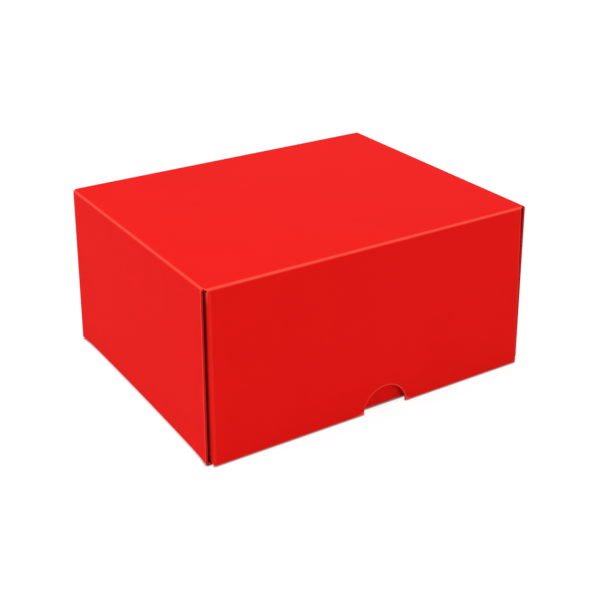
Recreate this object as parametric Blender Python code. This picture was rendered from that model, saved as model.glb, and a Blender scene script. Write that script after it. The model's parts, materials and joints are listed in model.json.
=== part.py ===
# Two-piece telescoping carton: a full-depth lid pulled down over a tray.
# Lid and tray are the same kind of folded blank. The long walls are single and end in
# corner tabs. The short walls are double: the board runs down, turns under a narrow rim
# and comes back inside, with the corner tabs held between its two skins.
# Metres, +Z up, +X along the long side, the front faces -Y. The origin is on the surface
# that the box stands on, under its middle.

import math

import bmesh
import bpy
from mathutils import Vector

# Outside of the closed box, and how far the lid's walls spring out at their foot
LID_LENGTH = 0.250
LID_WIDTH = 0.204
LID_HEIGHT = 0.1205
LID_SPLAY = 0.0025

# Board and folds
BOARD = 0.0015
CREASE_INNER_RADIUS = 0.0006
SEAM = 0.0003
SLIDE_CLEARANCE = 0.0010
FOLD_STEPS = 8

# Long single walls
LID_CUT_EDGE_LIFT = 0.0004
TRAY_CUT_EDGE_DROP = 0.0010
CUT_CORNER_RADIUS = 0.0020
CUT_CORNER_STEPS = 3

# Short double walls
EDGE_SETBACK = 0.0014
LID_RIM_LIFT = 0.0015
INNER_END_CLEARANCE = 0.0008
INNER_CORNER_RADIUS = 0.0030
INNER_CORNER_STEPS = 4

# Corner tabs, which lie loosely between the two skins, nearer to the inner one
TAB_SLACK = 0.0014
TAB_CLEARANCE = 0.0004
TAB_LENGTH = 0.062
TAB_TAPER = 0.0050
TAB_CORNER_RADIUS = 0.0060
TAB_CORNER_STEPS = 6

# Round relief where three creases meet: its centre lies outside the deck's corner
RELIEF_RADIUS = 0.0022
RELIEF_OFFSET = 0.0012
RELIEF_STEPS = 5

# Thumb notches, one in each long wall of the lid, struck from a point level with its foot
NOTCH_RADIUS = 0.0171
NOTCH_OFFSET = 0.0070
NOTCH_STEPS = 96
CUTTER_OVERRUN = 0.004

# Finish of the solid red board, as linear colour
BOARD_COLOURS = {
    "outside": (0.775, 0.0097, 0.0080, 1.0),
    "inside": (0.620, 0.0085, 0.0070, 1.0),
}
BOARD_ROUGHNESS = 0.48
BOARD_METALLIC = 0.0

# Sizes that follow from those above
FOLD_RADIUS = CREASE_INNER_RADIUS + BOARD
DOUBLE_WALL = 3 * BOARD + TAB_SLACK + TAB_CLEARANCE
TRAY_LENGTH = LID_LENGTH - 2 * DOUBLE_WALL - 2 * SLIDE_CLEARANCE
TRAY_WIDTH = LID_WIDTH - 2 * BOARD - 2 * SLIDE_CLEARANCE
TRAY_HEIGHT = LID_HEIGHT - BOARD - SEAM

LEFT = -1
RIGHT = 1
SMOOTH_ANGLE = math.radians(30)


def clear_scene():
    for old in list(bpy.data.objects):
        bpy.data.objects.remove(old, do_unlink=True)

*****

Output all of the material exactly as written.

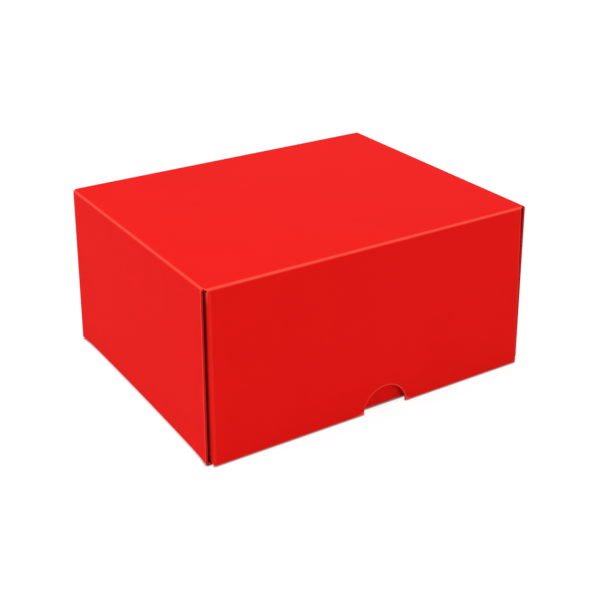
Recreate this object as parametric Blender Python code. This picture was rendered from that model, saved as model.glb, and a Blender scene script. Write that script after it. The model's parts, materials and joints are listed in model.json.
=== part.py ===
# Two-piece telescoping carton: a full-depth lid pulled down over a tray.
# Lid and tray are the same kind of folded blank. The long walls are single and end in
# corner tabs. The short walls are double: the board runs down, turns under a narrow rim
# and comes back inside, with the corner tabs held between its two skins.
# Metres, +Z up, +X along the long side, the front faces -Y. The origin is on the surface
# that the box stands on, under its middle.

import math

import bmesh
import bpy
from mathutils import Vector

# Outside of the closed box, and how far the lid's walls spring out at their foot
LID_LENGTH = 0.250
LID_WIDTH = 0.204
LID_HEIGHT = 0.1205
LID_SPLAY = 0.0025

# Board and folds
BOARD = 0.0015
CREASE_INNER_RADIUS = 0.0006
SEAM = 0.0003
SLIDE_CLEARANCE = 0.0010
FOLD_STEPS = 8

# Long single walls
LID_CUT_EDGE_LIFT = 0.0004
TRAY_CUT_EDGE_DROP = 0.0010
CUT_CORNER_RADIUS = 0.0020
CUT_CORNER_STEPS = 3

# Short double walls
EDGE_SETBACK = 0.0014
LID_RIM_LIFT = 0.0015
INNER_END_CLEARANCE = 0.0008
INNER_CORNER_RADIUS = 0.0030
INNER_CORNER_STEPS = 4

# Corner tabs, which lie loosely between the two skins, nearer to the inner one
TAB_SLACK = 0.0014
TAB_CLEARANCE = 0.0004
TAB_LENGTH = 0.062
TAB_TAPER = 0.0050
TAB_CORNER_RADIUS = 0.0060
TAB_CORNER_STEPS = 6

# Round relief where three creases meet: its centre lies outside the deck's corner
RELIEF_RADIUS = 0.0022
RELIEF_OFFSET = 0.0012
RELIEF_STEPS = 5

# Thumb notches, one in each long wall of the lid, struck from a point level with its foot
NOTCH_RADIUS = 0.0171
NOTCH_OFFSET = 0.0070
NOTCH_STEPS = 96
CUTTER_OVERRUN = 0.004

# Finish of the solid red board, as linear colour
BOARD_COLOURS = {
    "outside": (0.775, 0.0097, 0.0080, 1.0),
    "inside": (0.620, 0.0085, 0.0070, 1.0),
}
BOARD_ROUGHNESS = 0.48
BOARD_METALLIC = 0.0

# Sizes that follow from those above
FOLD_RADIUS = CREASE_INNER_RADIUS + BOARD
DOUBLE_WALL = 3 * BOARD + TAB_SLACK + TAB_CLEARANCE
TRAY_LENGTH = LID_LENGTH - 2 * DOUBLE_WALL - 2 * SLIDE_CLEARANCE
TRAY_WIDTH = LID_WIDTH - 2 * BOARD - 2 * SLIDE_CLEARANCE
TRAY_HEIGHT = LID_HEIGHT - BOARD - SEAM

LEFT = -1
RIGHT = 1
SMOOTH_ANGLE = math.radians(30)


def clear_scene():
    for old in list(bpy.data.objects):
        bpy.data.objects.remove(old, do_unlink=True)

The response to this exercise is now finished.